Bottom Line Question -- Based on the Above:

If (from "Part One" of the Dr. Manwaring short paper provided above) "the fundamental beginning part of the thesis in Boutros Boutros-Ghali dialectic" is in error and/or is flawed -- for example, as suggested by Dr. Hans Morgenthau above -- then what does this do (if anything):

a.  To the rest of his (Boutros Boutros-Ghali's) ideas (to wit: his anti-thesis, synthesis, etc.) and, also,  

b.  To the ideas of Dr. Marwaring?

In addition to the items I have provided immediately below, the following may also prove useful:

From Boutros Boutros-Ghali's 1992 "An Agenda for Peace: Preventive diplomacy, peacemaking and peace-keeping: Report of the Secretary-General:" 

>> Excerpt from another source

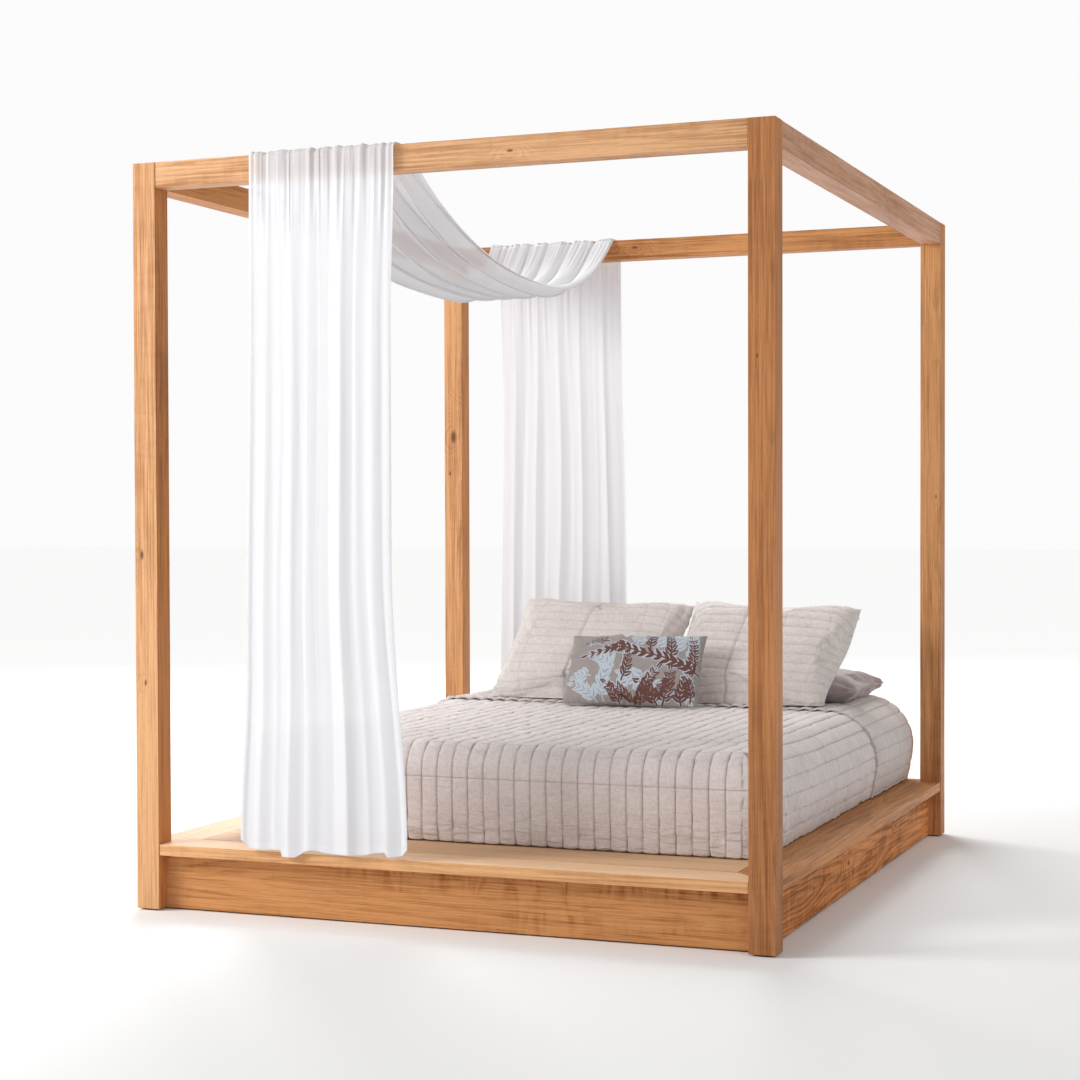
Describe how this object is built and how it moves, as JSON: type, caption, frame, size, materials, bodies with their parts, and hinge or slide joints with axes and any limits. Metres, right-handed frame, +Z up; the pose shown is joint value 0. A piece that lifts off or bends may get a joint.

"17. The foundation-stone of this work is and must remain the State. Respect for its fundamental sovereignty and integrity are crucial to any common international progress. The time of absolute and exclusive sovereignty, however, has passed ... " 

 

Excerpts from this new book:

First, from the Foreword, Page "x"

"Herein lies the importance of this book.  Among its many lessons, it has one important takeaway: to achieve sustainable security, we must address root causes of conflict."

Next, from Chapter One, Page 4:

"Sovereignty (i.e. security) in the past was the unquestioned control of territory and the people in it.  Security (and thus sovereignty?) is now conditional.  It is the national and international responsibility to generate stability and the well-being that enables political-economic-social development and also enables liberal democracy and a sustainable peace.  This is not a simple moral-human concern.  Boutros Boutros-Ghali would remind us that the new internal legal practices of protection and prevention of harm, and the accompanying redefinition of security and sovereignty, are intended to preclude a coerced transition of extant values of a given society to the unwelcome values of a given winner."

(Note: The second item in parenthesis above, to wit: "and thus sovereignty?", is mine.)